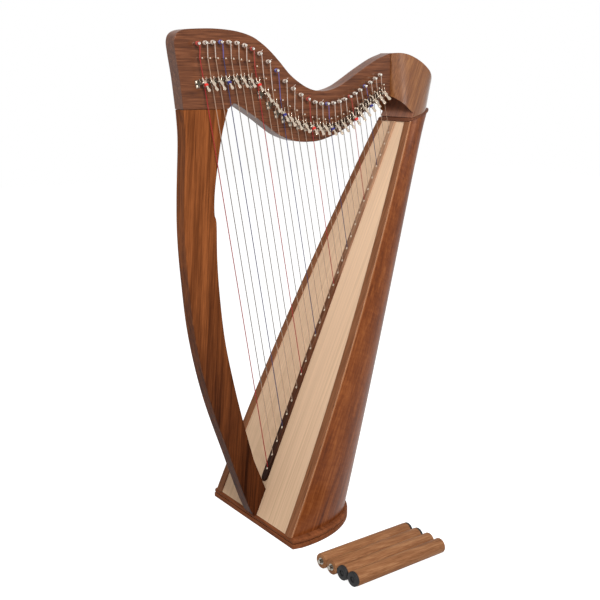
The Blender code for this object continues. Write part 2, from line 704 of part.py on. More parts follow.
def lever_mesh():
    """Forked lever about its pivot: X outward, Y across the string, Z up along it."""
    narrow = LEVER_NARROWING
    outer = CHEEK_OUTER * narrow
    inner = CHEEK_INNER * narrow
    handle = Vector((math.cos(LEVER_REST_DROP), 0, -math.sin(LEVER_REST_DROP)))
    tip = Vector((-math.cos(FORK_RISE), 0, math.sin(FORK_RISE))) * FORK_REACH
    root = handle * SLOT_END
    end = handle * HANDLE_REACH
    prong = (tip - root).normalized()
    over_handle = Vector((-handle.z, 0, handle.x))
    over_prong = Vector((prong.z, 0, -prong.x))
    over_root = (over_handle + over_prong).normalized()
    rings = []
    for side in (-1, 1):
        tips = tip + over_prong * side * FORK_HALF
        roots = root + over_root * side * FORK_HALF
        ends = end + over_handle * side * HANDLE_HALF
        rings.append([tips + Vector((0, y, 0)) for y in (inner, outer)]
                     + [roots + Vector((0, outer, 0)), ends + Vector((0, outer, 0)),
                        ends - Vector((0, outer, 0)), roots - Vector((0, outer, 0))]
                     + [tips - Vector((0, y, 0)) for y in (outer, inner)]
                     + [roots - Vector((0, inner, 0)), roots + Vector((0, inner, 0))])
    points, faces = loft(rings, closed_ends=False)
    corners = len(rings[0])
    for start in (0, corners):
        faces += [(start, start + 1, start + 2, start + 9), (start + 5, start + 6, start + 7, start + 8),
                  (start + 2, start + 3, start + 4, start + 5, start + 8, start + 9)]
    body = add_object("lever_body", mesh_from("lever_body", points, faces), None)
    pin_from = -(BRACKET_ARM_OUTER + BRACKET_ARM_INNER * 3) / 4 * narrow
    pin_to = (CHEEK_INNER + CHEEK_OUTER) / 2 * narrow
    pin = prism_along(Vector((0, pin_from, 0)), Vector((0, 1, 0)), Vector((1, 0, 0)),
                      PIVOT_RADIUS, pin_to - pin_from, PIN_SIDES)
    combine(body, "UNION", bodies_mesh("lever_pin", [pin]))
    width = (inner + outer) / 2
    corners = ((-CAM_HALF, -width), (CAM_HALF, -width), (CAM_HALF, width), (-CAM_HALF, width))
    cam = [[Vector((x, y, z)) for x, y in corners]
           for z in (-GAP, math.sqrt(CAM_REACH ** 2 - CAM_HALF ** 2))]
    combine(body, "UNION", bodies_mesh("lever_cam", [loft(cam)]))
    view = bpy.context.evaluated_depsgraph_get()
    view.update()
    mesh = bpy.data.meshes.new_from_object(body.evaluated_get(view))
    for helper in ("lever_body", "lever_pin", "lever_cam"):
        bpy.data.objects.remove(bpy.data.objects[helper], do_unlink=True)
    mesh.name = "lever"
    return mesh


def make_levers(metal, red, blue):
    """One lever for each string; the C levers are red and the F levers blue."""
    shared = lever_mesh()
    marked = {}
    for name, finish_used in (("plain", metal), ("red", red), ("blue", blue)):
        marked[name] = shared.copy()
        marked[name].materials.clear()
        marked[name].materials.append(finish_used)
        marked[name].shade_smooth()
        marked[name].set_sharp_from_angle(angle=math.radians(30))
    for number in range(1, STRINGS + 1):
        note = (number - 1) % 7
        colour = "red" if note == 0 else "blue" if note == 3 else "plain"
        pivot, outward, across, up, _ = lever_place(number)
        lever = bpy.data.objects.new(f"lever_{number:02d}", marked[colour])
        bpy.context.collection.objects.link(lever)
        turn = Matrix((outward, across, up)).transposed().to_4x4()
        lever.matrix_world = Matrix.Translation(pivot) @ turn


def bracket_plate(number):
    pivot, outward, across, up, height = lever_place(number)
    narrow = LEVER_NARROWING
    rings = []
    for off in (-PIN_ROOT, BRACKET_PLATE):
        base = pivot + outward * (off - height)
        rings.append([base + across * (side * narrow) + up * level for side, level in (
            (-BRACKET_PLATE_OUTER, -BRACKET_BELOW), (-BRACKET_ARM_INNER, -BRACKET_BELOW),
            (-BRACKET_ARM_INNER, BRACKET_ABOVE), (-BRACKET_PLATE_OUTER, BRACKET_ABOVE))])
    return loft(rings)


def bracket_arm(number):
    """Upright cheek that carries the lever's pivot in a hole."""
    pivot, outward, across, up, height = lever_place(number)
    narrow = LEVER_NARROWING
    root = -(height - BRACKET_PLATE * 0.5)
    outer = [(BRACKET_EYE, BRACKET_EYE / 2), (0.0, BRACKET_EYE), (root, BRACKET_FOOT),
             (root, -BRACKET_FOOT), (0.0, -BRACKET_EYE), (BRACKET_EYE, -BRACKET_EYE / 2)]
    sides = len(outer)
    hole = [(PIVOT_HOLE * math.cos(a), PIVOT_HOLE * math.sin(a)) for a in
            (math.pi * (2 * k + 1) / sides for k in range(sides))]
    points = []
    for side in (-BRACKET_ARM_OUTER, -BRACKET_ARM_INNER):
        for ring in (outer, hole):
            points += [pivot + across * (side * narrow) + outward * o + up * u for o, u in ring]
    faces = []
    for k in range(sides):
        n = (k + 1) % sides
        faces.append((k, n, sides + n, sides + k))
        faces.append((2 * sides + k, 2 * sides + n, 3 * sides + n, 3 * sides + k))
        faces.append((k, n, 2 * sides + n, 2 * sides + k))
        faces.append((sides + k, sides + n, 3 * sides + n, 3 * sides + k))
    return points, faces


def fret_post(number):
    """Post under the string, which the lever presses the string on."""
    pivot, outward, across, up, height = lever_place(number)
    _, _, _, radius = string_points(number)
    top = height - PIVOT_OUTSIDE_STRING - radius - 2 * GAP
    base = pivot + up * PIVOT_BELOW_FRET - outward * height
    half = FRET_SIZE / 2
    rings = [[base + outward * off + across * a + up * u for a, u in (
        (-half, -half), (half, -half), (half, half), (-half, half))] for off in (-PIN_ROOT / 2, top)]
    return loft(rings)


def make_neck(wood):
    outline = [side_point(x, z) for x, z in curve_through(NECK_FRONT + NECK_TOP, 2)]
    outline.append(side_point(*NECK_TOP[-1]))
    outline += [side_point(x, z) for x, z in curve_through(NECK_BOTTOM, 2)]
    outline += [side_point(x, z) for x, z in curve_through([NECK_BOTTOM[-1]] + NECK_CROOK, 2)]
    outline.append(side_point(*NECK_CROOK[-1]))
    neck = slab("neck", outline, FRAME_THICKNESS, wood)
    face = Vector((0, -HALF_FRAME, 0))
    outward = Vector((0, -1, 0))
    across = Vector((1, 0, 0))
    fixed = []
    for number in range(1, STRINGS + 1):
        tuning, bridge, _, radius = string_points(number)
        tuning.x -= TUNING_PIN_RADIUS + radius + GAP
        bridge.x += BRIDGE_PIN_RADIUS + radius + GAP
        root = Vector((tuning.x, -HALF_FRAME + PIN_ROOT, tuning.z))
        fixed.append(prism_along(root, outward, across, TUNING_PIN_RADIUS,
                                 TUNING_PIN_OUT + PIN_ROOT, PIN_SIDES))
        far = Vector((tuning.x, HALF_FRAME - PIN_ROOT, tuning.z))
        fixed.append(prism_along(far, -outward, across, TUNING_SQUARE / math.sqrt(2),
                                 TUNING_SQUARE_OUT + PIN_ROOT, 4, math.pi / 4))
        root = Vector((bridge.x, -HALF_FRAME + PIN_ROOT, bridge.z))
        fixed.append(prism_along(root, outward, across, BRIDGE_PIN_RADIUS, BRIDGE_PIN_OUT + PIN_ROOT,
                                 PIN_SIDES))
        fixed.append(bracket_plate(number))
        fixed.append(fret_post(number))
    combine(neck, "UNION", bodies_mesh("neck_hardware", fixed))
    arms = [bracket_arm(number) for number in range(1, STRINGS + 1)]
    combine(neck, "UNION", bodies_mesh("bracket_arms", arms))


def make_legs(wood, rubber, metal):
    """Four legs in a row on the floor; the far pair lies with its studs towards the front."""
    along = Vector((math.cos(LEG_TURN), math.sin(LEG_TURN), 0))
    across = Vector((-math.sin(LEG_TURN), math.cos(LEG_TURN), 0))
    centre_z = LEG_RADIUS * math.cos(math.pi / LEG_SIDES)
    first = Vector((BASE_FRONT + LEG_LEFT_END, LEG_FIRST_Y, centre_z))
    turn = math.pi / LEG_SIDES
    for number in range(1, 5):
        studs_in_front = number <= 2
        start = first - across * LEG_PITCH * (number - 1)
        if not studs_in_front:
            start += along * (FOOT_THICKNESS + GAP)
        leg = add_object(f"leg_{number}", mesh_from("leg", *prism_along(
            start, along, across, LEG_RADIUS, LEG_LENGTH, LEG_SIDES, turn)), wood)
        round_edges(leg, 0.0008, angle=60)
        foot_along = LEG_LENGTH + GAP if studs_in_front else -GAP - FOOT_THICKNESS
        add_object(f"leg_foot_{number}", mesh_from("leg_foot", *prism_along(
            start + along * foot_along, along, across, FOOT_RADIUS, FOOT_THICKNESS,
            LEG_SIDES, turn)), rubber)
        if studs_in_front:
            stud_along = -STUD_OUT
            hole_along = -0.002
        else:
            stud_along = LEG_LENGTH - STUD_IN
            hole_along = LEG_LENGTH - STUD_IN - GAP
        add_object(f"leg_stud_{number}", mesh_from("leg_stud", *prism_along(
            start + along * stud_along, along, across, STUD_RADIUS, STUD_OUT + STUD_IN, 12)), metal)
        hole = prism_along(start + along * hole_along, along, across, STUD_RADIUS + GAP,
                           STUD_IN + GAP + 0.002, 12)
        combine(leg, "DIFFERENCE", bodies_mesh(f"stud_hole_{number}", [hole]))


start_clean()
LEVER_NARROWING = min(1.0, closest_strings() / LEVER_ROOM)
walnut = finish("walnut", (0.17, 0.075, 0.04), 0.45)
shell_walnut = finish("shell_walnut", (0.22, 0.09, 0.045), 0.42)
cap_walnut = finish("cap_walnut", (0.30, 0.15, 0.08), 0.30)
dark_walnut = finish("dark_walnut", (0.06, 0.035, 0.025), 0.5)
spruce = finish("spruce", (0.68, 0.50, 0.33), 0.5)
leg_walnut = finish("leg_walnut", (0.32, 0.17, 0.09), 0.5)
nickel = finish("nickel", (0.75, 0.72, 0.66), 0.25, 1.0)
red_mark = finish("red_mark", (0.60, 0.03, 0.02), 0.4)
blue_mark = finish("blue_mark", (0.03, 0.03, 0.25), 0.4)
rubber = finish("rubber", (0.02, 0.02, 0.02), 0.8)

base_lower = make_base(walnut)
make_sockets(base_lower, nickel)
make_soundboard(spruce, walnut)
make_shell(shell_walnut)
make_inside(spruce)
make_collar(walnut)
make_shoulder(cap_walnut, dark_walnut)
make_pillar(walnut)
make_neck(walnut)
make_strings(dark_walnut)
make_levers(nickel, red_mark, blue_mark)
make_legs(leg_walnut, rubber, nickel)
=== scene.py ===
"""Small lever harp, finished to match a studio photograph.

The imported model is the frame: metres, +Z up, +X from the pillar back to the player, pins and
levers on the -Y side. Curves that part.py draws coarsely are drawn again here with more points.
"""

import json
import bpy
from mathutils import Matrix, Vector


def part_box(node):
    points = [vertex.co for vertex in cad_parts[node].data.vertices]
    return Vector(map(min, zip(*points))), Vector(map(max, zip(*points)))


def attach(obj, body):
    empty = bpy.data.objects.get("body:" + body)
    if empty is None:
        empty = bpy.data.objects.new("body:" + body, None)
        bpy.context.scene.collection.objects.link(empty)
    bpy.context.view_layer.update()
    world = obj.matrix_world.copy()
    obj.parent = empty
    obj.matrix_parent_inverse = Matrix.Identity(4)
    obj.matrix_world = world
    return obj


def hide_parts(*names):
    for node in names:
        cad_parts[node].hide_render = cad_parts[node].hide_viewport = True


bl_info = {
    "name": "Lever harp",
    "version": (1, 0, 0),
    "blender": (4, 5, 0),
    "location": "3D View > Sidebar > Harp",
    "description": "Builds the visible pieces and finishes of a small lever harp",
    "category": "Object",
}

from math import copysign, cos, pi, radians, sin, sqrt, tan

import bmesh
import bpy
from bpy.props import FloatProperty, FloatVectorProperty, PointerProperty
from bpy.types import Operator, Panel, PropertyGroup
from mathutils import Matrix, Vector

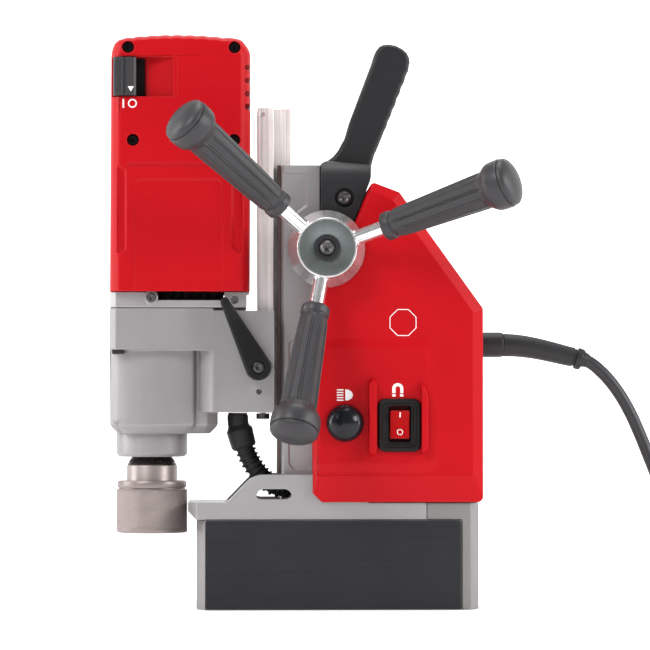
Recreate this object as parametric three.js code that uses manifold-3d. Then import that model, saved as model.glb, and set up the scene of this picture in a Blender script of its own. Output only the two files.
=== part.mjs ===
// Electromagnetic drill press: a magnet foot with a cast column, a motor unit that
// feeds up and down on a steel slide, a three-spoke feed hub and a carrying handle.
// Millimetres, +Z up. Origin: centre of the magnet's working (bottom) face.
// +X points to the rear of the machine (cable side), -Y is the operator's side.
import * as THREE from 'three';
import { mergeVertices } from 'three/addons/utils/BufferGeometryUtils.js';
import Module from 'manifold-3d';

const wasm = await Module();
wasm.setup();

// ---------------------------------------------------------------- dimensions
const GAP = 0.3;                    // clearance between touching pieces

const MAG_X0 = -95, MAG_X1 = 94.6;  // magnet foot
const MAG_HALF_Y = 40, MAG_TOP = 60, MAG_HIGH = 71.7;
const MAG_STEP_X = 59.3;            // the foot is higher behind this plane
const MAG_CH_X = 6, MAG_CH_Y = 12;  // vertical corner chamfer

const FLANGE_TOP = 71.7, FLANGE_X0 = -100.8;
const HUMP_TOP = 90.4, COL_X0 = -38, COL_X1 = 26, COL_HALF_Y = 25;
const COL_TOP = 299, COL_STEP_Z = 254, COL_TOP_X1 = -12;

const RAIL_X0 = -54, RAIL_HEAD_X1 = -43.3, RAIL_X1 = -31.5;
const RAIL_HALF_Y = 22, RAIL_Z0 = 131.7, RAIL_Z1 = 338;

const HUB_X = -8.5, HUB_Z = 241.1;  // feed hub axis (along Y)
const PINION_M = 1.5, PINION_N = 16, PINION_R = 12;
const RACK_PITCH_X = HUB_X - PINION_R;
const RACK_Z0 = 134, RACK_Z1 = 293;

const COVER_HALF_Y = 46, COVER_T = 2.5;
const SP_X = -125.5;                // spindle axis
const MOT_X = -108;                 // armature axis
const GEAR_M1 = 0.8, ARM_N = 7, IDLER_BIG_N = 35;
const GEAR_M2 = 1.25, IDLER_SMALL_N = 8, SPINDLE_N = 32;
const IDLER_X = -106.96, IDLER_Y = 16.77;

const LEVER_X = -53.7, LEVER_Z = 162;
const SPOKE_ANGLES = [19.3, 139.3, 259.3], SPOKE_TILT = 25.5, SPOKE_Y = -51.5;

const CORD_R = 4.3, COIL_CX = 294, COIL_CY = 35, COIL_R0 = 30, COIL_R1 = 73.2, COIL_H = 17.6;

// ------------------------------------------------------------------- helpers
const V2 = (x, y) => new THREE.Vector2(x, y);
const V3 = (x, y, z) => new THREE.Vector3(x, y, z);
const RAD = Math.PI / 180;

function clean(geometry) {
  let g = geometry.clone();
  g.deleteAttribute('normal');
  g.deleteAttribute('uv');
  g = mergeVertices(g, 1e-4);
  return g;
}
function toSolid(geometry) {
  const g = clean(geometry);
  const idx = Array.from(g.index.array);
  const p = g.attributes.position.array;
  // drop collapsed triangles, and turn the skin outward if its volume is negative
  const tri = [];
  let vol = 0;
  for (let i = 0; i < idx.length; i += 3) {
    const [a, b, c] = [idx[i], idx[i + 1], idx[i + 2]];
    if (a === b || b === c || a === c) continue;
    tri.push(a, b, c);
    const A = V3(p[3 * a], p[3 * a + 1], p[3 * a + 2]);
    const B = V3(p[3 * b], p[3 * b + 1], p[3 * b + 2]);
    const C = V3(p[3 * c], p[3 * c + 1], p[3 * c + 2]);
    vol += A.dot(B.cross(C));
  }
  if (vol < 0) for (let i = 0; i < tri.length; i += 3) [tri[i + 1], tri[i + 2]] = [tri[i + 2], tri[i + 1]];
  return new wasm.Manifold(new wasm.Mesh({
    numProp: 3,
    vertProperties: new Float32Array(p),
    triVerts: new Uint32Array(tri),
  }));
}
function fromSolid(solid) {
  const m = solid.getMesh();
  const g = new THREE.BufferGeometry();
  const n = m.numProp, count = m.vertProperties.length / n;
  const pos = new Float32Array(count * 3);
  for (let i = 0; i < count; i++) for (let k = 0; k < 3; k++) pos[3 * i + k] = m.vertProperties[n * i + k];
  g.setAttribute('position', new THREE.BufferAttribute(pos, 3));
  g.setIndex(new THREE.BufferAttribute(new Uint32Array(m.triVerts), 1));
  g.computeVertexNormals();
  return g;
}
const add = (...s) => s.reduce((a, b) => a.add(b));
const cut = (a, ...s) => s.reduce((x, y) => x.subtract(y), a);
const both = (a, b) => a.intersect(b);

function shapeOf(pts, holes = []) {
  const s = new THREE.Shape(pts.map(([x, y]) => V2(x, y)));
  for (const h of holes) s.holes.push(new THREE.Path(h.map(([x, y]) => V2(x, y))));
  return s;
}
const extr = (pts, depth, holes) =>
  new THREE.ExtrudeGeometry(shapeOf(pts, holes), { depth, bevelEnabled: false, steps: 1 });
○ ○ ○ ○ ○
Short exercise
Both the line with "base_lower = make_base(walnut)" and the line with "bpy.context.view_layer.update()" belong in the answer; write them out exactly, with every line between.

Finished answer
base_lower = make_base(walnut)
make_sockets(base_lower, nickel)
make_soundboard(spruce, walnut)
make_shell(shell_walnut)
make_inside(spruce)
make_collar(walnut)
make_shoulder(cap_walnut, dark_walnut)
make_pillar(walnut)
make_neck(walnut)
make_strings(dark_walnut)
make_levers(nickel, red_mark, blue_mark)
make_legs(leg_walnut, rubber, nickel)
=== scene.py ===
"""Small lever harp, finished to match a studio photograph.

The imported model is the frame: metres, +Z up, +X from the pillar back to the player, pins and
levers on the -Y side. Curves that part.py draws coarsely are drawn again here with more points.
"""

import json
import bpy
from mathutils import Matrix, Vector


def part_box(node):
    points = [vertex.co for vertex in cad_parts[node].data.vertices]
    return Vector(map(min, zip(*points))), Vector(map(max, zip(*points)))


def attach(obj, body):
    empty = bpy.data.objects.get("body:" + body)
    if empty is None:
        empty = bpy.data.objects.new("body:" + body, None)
        bpy.context.scene.collection.objects.link(empty)
    bpy.context.view_layer.update()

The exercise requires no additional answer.